## AIM OF THE EXERCISE
Identify all lines of the data containing the string "part" and copy them.

------

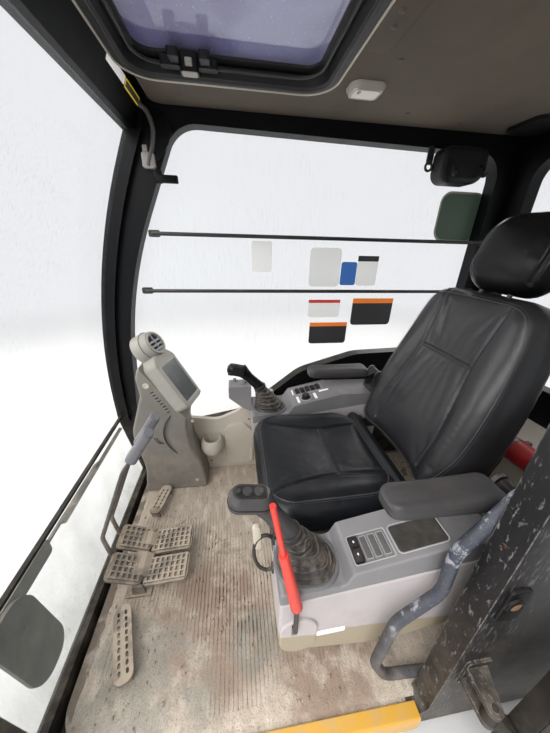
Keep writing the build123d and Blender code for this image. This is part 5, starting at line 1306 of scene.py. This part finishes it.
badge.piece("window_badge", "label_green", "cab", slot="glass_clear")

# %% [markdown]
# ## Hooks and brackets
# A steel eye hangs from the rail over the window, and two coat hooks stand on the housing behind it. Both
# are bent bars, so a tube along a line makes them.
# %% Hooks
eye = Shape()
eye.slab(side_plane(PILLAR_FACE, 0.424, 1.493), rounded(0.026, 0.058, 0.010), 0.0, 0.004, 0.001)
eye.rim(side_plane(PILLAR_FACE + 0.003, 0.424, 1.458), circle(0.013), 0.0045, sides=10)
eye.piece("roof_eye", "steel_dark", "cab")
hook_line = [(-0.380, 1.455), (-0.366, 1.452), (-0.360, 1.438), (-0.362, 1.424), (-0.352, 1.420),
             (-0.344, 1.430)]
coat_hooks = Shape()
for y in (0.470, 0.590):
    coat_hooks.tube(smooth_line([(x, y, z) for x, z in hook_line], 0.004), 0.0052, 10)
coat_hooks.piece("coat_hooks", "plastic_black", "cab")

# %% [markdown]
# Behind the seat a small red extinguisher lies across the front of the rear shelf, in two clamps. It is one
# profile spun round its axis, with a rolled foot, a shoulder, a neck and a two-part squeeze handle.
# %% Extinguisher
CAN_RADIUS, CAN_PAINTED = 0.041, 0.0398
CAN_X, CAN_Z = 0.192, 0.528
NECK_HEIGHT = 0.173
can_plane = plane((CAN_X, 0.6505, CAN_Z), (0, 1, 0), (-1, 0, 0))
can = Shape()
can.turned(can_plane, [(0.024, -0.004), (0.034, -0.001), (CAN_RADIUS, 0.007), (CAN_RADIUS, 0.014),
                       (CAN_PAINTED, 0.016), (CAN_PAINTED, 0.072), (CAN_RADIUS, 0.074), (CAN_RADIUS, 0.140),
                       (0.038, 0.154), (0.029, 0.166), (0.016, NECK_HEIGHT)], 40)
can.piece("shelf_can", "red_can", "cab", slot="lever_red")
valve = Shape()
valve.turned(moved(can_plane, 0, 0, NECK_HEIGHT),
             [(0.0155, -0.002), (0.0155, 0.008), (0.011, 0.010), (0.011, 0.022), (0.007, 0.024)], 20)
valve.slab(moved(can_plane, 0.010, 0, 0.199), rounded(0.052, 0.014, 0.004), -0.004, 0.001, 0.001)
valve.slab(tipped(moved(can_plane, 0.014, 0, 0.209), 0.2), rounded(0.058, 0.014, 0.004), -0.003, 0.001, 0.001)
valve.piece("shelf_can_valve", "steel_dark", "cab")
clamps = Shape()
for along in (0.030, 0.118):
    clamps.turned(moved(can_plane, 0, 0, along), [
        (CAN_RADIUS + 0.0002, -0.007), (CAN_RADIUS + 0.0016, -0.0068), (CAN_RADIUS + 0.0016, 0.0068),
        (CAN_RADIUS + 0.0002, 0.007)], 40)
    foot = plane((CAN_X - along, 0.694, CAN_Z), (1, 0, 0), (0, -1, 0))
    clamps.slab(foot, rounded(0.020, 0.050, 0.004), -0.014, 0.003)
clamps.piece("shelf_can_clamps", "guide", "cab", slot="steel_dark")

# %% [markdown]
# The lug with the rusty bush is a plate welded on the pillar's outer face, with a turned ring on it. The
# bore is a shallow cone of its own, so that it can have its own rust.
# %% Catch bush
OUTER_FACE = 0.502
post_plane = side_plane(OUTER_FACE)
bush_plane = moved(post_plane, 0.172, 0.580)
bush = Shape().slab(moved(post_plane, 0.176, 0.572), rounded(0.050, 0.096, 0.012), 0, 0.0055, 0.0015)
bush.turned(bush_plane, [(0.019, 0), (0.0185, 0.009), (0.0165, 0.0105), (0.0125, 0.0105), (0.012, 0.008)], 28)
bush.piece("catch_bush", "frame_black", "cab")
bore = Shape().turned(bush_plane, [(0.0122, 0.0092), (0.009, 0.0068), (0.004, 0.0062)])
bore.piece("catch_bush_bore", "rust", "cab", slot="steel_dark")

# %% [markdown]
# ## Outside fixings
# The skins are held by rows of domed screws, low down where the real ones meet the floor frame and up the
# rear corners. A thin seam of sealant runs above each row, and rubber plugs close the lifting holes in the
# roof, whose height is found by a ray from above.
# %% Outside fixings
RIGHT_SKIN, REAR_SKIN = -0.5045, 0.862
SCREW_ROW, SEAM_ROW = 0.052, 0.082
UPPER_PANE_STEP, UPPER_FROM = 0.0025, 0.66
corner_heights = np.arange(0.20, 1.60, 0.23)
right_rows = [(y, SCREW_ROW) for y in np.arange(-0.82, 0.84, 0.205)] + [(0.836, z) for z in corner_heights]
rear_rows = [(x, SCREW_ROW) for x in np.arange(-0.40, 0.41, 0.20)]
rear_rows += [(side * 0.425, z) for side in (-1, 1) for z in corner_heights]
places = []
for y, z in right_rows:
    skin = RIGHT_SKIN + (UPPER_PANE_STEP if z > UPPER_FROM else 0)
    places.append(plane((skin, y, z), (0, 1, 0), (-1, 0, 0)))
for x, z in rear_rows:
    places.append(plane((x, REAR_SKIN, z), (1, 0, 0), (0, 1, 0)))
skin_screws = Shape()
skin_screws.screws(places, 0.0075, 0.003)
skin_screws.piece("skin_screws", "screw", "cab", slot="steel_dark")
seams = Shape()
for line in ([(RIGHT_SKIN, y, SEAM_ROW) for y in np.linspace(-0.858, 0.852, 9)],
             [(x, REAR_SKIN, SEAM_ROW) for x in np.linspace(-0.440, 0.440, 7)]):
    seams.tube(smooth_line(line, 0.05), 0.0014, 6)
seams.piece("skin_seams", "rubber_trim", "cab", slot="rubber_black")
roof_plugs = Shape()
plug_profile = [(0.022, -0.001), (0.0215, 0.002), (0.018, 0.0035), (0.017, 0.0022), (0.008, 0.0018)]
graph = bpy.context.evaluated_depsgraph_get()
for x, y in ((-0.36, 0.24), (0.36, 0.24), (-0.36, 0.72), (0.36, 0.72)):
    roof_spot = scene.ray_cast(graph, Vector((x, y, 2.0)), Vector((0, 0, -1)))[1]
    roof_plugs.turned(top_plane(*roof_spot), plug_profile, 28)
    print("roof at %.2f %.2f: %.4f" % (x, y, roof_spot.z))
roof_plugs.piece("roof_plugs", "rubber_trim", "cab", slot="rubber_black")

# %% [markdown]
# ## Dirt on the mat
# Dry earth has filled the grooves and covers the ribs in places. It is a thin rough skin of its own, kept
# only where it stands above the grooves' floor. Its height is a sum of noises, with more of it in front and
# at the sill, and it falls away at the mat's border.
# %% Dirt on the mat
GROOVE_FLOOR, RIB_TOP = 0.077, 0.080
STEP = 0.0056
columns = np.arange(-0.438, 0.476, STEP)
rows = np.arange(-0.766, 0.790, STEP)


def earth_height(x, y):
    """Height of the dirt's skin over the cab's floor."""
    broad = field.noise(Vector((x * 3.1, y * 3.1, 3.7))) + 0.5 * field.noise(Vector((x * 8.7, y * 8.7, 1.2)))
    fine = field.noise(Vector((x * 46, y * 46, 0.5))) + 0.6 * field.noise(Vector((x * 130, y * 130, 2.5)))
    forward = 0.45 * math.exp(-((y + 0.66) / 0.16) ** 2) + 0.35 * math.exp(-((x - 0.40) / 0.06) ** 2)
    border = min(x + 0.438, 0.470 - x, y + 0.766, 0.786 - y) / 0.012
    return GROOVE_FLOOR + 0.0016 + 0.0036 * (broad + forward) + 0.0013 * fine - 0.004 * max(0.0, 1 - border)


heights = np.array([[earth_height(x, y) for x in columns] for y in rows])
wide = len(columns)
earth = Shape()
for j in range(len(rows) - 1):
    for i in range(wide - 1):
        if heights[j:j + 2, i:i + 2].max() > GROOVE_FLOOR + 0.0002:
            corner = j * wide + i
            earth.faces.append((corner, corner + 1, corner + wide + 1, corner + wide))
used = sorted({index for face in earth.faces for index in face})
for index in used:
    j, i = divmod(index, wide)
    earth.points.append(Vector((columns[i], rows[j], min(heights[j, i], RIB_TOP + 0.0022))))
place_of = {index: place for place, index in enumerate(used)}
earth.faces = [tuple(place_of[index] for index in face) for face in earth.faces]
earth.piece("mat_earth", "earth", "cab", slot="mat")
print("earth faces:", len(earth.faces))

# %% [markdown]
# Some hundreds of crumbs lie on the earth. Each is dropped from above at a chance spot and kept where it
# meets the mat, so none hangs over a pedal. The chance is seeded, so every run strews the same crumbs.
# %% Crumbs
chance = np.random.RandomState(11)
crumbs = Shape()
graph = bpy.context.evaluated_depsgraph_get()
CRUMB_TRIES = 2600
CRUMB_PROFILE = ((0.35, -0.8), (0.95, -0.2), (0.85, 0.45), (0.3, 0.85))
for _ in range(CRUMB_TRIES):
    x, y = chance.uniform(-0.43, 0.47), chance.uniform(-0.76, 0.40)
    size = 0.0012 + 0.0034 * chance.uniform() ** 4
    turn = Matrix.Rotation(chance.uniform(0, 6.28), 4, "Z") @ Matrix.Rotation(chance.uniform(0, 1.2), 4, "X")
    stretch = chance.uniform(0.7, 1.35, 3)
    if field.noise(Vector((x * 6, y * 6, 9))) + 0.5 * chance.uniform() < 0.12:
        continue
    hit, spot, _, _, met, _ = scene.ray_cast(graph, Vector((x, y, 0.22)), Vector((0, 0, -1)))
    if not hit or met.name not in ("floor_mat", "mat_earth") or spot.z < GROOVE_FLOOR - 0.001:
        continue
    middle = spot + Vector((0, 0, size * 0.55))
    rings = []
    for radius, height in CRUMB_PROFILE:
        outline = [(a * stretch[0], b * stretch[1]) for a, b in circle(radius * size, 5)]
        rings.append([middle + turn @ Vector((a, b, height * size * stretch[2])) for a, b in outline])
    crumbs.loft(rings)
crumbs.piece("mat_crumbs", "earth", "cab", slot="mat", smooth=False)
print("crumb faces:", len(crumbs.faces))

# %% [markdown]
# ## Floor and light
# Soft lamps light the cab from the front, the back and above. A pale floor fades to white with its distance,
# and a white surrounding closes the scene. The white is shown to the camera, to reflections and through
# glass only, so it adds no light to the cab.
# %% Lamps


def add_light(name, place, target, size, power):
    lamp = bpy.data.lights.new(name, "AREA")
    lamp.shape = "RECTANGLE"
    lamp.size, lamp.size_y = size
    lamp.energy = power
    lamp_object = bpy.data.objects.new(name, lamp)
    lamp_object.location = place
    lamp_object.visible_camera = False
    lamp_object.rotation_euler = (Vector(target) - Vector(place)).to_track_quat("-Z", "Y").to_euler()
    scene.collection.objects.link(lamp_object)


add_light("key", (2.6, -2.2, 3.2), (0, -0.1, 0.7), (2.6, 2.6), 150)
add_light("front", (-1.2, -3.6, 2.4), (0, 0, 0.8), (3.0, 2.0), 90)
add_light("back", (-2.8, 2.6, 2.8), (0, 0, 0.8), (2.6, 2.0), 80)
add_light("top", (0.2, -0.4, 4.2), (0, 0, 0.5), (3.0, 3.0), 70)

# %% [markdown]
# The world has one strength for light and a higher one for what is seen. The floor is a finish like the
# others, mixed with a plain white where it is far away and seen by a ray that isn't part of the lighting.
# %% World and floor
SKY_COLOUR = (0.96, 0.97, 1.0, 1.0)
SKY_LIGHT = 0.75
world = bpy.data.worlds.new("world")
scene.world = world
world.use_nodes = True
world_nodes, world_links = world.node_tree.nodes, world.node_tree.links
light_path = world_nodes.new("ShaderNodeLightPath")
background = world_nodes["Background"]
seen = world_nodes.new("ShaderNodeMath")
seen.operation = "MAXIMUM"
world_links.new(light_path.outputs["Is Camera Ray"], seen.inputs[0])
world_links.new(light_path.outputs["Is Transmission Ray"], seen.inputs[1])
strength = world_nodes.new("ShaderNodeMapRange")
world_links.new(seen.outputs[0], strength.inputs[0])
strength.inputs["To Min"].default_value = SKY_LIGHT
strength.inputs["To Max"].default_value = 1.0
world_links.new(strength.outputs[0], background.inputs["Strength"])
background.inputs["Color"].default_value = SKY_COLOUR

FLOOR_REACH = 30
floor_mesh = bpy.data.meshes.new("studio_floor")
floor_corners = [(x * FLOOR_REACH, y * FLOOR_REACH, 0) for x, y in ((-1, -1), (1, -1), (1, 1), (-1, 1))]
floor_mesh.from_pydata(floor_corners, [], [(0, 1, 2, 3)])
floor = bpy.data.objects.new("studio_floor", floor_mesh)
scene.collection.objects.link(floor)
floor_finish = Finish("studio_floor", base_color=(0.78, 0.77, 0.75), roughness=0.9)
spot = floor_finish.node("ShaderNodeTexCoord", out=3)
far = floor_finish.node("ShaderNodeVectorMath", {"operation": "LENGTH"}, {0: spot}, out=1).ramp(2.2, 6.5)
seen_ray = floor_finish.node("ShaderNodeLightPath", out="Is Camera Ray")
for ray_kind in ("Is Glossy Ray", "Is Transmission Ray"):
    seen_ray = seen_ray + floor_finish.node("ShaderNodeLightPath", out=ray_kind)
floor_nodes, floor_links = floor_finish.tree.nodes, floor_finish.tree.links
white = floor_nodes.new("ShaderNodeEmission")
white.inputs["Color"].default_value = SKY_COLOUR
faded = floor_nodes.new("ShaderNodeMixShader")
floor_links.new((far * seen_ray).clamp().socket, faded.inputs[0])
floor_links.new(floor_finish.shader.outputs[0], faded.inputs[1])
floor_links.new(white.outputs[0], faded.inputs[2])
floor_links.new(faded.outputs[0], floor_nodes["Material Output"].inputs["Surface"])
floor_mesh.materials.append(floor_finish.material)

------

## OUTPUT
Keep writing the build123d and Blender code for this image. This is part 5, starting at line 1306 of scene.py. This part finishes it.
# profile spun round its axis, with a rolled foot, a shoulder, a neck and a two-part squeeze handle.
# others, mixed with a plain white where it is far away and seen by a ray that isn't part of the lighting.